Loaded's lyrics provide an eye-opening glimpse into McKagan's roller-coaster past, from “Seattlehead,” which recounts his depraved L.A. exploits, to “Then and Now,” which metaphorically looks at drugs like coke and heroin. Sonically, the band meshes McKagan's hardcore roots with a twangy touch that on a few tracks bears a distinctly GN'R-ish stamp.


DARK DAYS IS A STRONG OFFERING from a former rock god, and one that GN'R fans should check out while they wait for Sir Axl to lay his egg. But then, if Axl weren't so eccentric, would anyone even care about what he's up to? Slash's band Snakepit hasn't done all that well, and who even knows what's become of Izzy Stradlin? In today's musical climate, where spiffy punk pop and swanky hip-hop dominate, it remains to be seen if gutterball rock & roll has any comeback potential whatsoever.

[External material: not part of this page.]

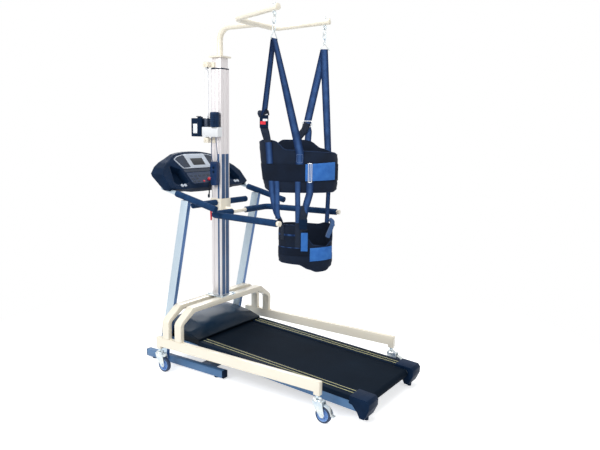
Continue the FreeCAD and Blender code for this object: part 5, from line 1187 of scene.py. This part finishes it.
# A stitch about every 2 mm.
twist = add(tree, "TexWave", {"Vector": metres, "Scale": 160.0}, bands_direction="Y")
tone = add(tree, "Mix", {0: twist.outputs["Fac"], 6: "#24406C", 7: "#8FA9CF"}, data_type="RGBA")
feed(tree, shader, Base_Color=tone.outputs[2], Roughness=0.6, Specular_IOR_Level=0.2)
for number, along in enumerate((-9, 29)):
    strap(
        f"strap_stitch_side_{number}", sewn_run(vest_oval, along, -1, 1500, 1452, 4.2), 1.6, thread, thick=1.2
    )
for number, height in enumerate((1452, 1500)):
    ends = [oval_place(vest_oval, -9 + 4.75 * i, -1, 4.2, height) for i in range(9)]
    strap(
        f"strap_stitch_across_{number}", [(at, up) for at, _ in ends], 1.6, thread, thick=1.2,
        step=0.003,
    )

# The vest's belt: black elastic round the back and left, and a blue loop-pile
# end that folds through a chromed slide.
elastic, tree, shader, metres = surface("woven_black_elastic", cloth=True)
# Rubber threads about 1.2 mm apart.
ribs = add(tree, "TexWave", {"Vector": metres, "Scale": 260.0, "Distortion": 0.4}, bands_direction="X")
cloud = add(tree, "TexNoise", {"Vector": metres, "Scale": 9.0, "Detail": 4.0})
tone = add(tree, "Mix", {0: cloud.outputs["Fac"], 6: "#060C16", 7: "#122036"}, data_type="RGBA")
bump = add(tree, "Bump", {"Strength": 0.45, "Distance": 0.0005, "Height": ribs.outputs["Fac"]})
feed(
    tree, shader, Base_Color=tone.outputs[2], Roughness=0.78, Specular_IOR_Level=0.15,
    Normal=bump.outputs[0],
)

loop_pile, tree, shader, metres = surface("blue_loop_pile", cloth=True)
# Loops of 1.1 mm, coarser than the real ones so that they show.
fuzz = add(tree, "TexNoise", {"Vector": metres, "Scale": 900.0, "Detail": 3.0})
cloud = add(tree, "TexNoise", {"Vector": metres, "Scale": 24.0, "Detail": 4.0})
tone = add(tree, "Mix", {0: cloud.outputs["Fac"], 6: "#2559A8", 7: "#4684D0"}, data_type="RGBA")
bump = add(tree, "Bump", {"Strength": 0.6, "Distance": 0.0008, "Height": fuzz.outputs["Fac"]})
feed(
    tree, shader, Base_Color=tone.outputs[2], Roughness=0.9, Specular_IOR_Level=0.1,
    Sheen_Weight=0.06, Sheen_Roughness=0.6, Normal=bump.outputs[0],
)


def wrapped_strip(name, oval, start, stop, side, low, high, out, thick, material, steps=70):
    """A strip that lies round one side of an oval band, with rolled edges."""
    points, uvs, run, last = [], [], 0.0, None
    section = [
        (0.0, 0.0), (0.004, 0.75), (0.03, 1.0), (0.25, 1.05), (0.5, 1.0), (0.75, 1.05), (0.97, 1.0),
        (0.996, 0.75), (1.0, 0.0),
    ]
    offset, half_length, half_depth, lean = oval
    limit = half_length + out
    first_angle = math.acos(max(-1, min(1, (start - offset) / limit)))
    last_angle = math.acos(max(-1, min(1, (stop - offset) / limit)))
    for i in range(steps + 1):
        angle = first_angle + (last_angle - first_angle) * i / steps
        along = offset + limit * math.cos(angle)
        lower = low(along) if callable(low) else low
        upper = high(along) if callable(high) else high
        for v, bulge in section:
            radius = out + thick * bulge
            height = lower + (upper - lower) * v
            length_way = offset + (half_length + radius) * math.cos(angle) + lean(math.cos(angle), height)
            depth_way = side * (half_depth + radius) * math.sin(angle)
            points.append(at_harness(length_way, depth_way, height))
            uvs.append((run, height / 1000))
        here_now = points[-1]
        run += 0.0 if last is None else (here_now - last).length
        last = here_now
    count = len(section)
    faces = rings_to_faces(steps + 1, count)
    faces.append(tuple(range(count)))
    faces.append(tuple(steps * count + j for j in reversed(range(count))))
    made = piece(name, points, faces, material, "harness", uvs=uvs)
    made.modifiers.new("smooth", "EDGE_SPLIT").split_angle = math.radians(50)
    return made


wrapped_strip("belt_back", vest_oval, -256, 256, 1, 1332, belt_top, 0.6, 3.4, elastic, steps=120)
wrapped_strip(
    "belt_front", vest_oval, -256, 82, -1, belt_foot, lambda s: 1438 + 0.02 * s, 0.6, 3.4, elastic
)
wrapped_strip(
    "belt_end", vest_oval, 46, 232, -1, lambda s: 1334 + 0.03 * (s - 46), lambda s: 1440 + 0.07 * (s - 46),
    1.4, 4.4, loop_pile,
)
wrapped_strip("belt_side", vest_oval, 226, 256, -1, 1332, 1440, 0.6, 3.4, elastic, steps=14)


def frame_ring(name, centre, width, height, wire, material, way, bar=True):
    """A flat wire buckle: a rounded rectangle with a bar across it."""
    out = way.cross(up).normalized()
    corner = min(width, height) * 0.18
    path = []
    for cx, cy, start in ((1, 1, 0), (-1, 1, 90), (-1, -1, 180), (1, -1, 270)):
        for i in range(5):
            angle = math.radians(start + 22.5 * i)
            x = cx * (width / 2 - corner) + corner * math.cos(angle)
            path.append((x, cy * (height / 2 - corner) + corner * math.sin(angle)))
    points, around = [], 8
    for i, (x, y) in enumerate(path):
        ahead_x, ahead_y = path[(i + 1) % len(path)]
        behind_x, behind_y = path[i - 1]
        tangent = Vector((ahead_x - behind_x, ahead_y - behind_y)).normalized()
        normal = Vector((tangent.y, -tangent.x))
        for j in range(around):
            angle = 2 * math.pi * j / around
            flat = Vector((x, y)) + normal * (wire * math.cos(angle))
            points.append(centre + (way * flat.x + up * flat.y + out * (wire * 0.7 * math.sin(angle))) / 1000)
    faces = rings_to_faces(len(path), around, closed_length=True)
    if bar:
        first = len(points)
        for y in (-height / 2 + wire, height / 2 - wire):
            for j in range(around):
                angle = 2 * math.pi * j / around
                round_bar = way * (wire * math.cos(angle)) + out * (wire * 0.7 * math.sin(angle))
                points.append(centre + (round_bar + up * y) / 1000)
        faces += [tuple(first + n for n in face) for face in rings_to_faces(2, around)]
    made = piece(name, points, faces, material, "harness")
    return made


slide_at, slide_way = oval_place(vest_oval, 76, -1, 7.0, 1386)
belt_slide = frame_ring("belt_slide", slide_at, 22, 118, 2.6, chrome, slide_way)
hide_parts("buckles")
frame_ring("back_strap_slide", buckle_c, 60, 36, 3.4, chrome, long_way, bar=False)
rounded_box("shoulder_buckle", buckle_a, (54, 15, 80), 5, black_abs, "harness", turn)
rounded_box(
    "shoulder_buckle_button", buckle_a - short_way * 0.0076 - long_way * 0.006 - up * 0.008,
    (34, 3.4, 20), 1.6, red_pvc, "harness", turn,
)
rounded_box(
    "shoulder_buckle_tab", buckle_a - short_way * 0.0076 + long_way * 0.008 + up * 0.010,
    (30, 3.0, 14), 1.4, white_label, "harness", turn,
)
rounded_box(
    "shoulder_buckle_tongue", buckle_a - short_way * 0.001 + up * 0.042, (44, 3, 14), 1.2, chrome,
    "harness", turn,
)

# Leg straps: the same webbing from the vest down to the thigh band, one of them
# with a side-release buckle in black acetal.
clip_at = at_harness(38, -120, 1057)
strap(
    "leg_strap_left",
    sewn_run(vest_oval, -184, -1, belt_foot, vest_foot, 2.2)
    + [(at_harness(-136, -114, 1130), long_way * 0.8 + short_way * 0.6),
       (at_harness(-118, -112, 1090), long_way * 0.5 + short_way * 0.86)], 40, webbing,
)
strap(
    "leg_strap_left_inner",
    sewn_run(vest_oval, -142, -1, belt_foot, vest_foot, 2.0)
    + [(at_harness(-128, -121, 1130), long_way), (at_harness(-122, -117, 1092), long_way)], 34, webbing,
)
strap(
    "leg_strap_left_end",
    [(at_harness(-122, -113, 1108), long_way * 0.5 + short_way * 0.86)]
    + sewn_run(band_oval, -96, -1, 1036, 890, 2.0)[:6], 30, black_webbing,
)
strap(
    "leg_strap_middle",
    sewn_run(vest_oval, 0, -1, belt_foot, vest_foot)
    + [(oval_place(band_oval, 4, -1, 3.0, 1064)[0], long_way)],
    34, webbing,
)
strap("leg_strap_middle_end", sewn_run(band_oval, 4, -1, 1070, 902, 2.0), 36, black_webbing)
strap(
    "leg_strap_right",
    sewn_run(vest_oval, 204, 1, belt_foot, vest_foot) + sewn_run(band_oval, 196, 1, 1020, 902),
    34, webbing,
)
strap(
    "leg_strap_buckled",
    sewn_run(vest_oval, 76, -1, belt_foot, vest_foot, 2.2) + [
        (at_harness(52, -128, 1170), long_way * 0.9 - short_way * 0.4), (clip_at + up * 0.034, long_way),
    ], 46, webbing,
)
strap(
    "leg_strap_return",
    [(at_harness(44, -124, 1176), long_way), (at_harness(40, -127, 1120), long_way),
     (clip_at + up * 0.030 - short_way * 0.004, long_way)], 46, black_webbing,
)
strap(
    "leg_strap_end_upper", [(clip_at - up * 0.024, long_way), oval_place(band_oval, 47, -1, 2.4, 1012)],
    44, black_webbing,
)
lower_leg = strap("leg_strap_end", sewn_run(band_oval, 47, -1, 1000, 880, 3.4), 44, loop_pile)
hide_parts("leg_straps")
rounded_box("release_buckle", clip_at + up * 0.012, (54, 13, 42), 4, black_abs, "harness", turn)
rounded_box("release_buckle_socket", clip_at - up * 0.020, (50, 11, 26), 4, black_abs, "harness", turn)

# The thigh band: a second foam wrap, lower at the right, with two belts of its
# own that close with blue loop pile.


def band_squeeze(along, height, near):
    """How far the band's belts press the foam in."""
    return -1.4 if 850 < height < 940 else 0.6


thigh = padded_wrap(
    "thigh_band_foam", band_oval,
    [(-150, 1020), (-110, 1038), (-90, 1044), (24, 1046), (44, 1030), (62, 962), (110, 916), (190, 905),
     (232, 940), (260, 990)],
    [(-150, 840), (-124, 800), (-100, 794), (10, 790), (80, 760), (130, 742), (190, 746), (226, 772),
     (246, 806), (260, 826)],
    [(-150, 1020), (-90, 1040), (140, 1030), (190, 1044), (232, 1040), (260, 1010)],
    [(-150, 840), (-110, 794), (10, 790), (130, 742), (190, 746), (226, 772), (260, 826)],
    13.5, band_squeeze, passes=7,
)
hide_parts("thigh_band")
wrapped_strip("thigh_belt_upper", band_oval, -121, 24, -1, 974, 986, 0.6, 1.6, webbing)
wrapped_strip("thigh_panel_seam", band_oval, -121, 60, -1, 896, 901, 0.6, 1.4, webbing)
wrapped_strip("thigh_belt_lower", band_oval, -121, 100, -1, 846, 896, 0.6, 2.6, elastic)
wrapped_strip(
    "thigh_belt_end", band_oval, 84, 226, -1,
    lambda s: 812 + 0.06 * (s - 84), lambda s: 900 + 0.04 * (s - 84), 1.2, 3.4, loop_pile,
)

# The band's padded loop: brushed blue-grey lining cloth, folded over foam, so it
# is pale and soft beside the black nylon.
pile_lining, tree, shader, metres = surface("brushed_lining_cloth", cloth=True)
# Tufts of about 3 mm.
fuzz = add(tree, "TexNoise", {"Vector": metres, "Scale": 300.0, "Detail": 4.0})
tone = add(tree, "Mix", {0: fuzz.outputs["Fac"], 6: "#1E3458", 7: "#4F6E9C"}, data_type="RGBA")
bump = add(tree, "Bump", {"Strength": 0.4, "Distance": 0.0008, "Height": fuzz.outputs["Fac"]})
feed(
    tree, shader, Base_Color=tone.outputs[2], Roughness=0.9, Specular_IOR_Level=0.2,
    Sheen_Weight=0.06, Sheen_Roughness=0.5, Normal=bump.outputs[0],
)
loop_points = [(196, 968, -4), (205, 992, 2), (215, 1016, 7), (223, 1038, 9), (227, 1054, 3), (223, 1062, -7)]
loop_path = [
    (oval_place(band_oval, along, -1, out, height)[0], short_way) for along, height, out in loop_points
]
band_loop = strap("thigh_band_loop", loop_path, 66, pile_lining, thick=24)
band_loop.modifiers.new("round", "SUBSURF").levels = 1

# The safety tether: woven black elastic from the red key down to a moulded
# spring clip that the walker wears.
key_low, key_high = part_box("safety_key")
key_middle = (key_low + key_high) / 2
down_face = -face_up
tether_route = [
    (key_middle + down_face * 0.0136, y_way), (key_middle + down_face * 0.023, y_way),
    (here(-62, -53, 1240), y_way), (here(-58, -54, 1205), y_way), (here(-58, -60, 1186), y_way),
]
tether = strap("safety_tether_webbing", tether_route, 12, elastic, body="safety_key", thick=2.4)
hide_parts("safety_tether")
rounded_box("safety_tether_clip", here(-58, -59.5, 1180), (9, 15, 24), 2.4, black_abs, "safety_key")

bpy.context.view_layer.update()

And laid-back Duff McKagan couldn't care less. He's done the fame-and-fortune thing, and now he's enjoying the music. “I may have been a bass player in a big band, but that was some time ago,” he says. The two gals in the booth behind him come over and shyly ask for his autograph on their Rainbow pizza boxes. He happily obliges. “We're a new band just like anybody else, but one thing we've got going for us is, we're real. We're not writing a single to get signed or any of that crap. And that holds enough weight for me, you know?”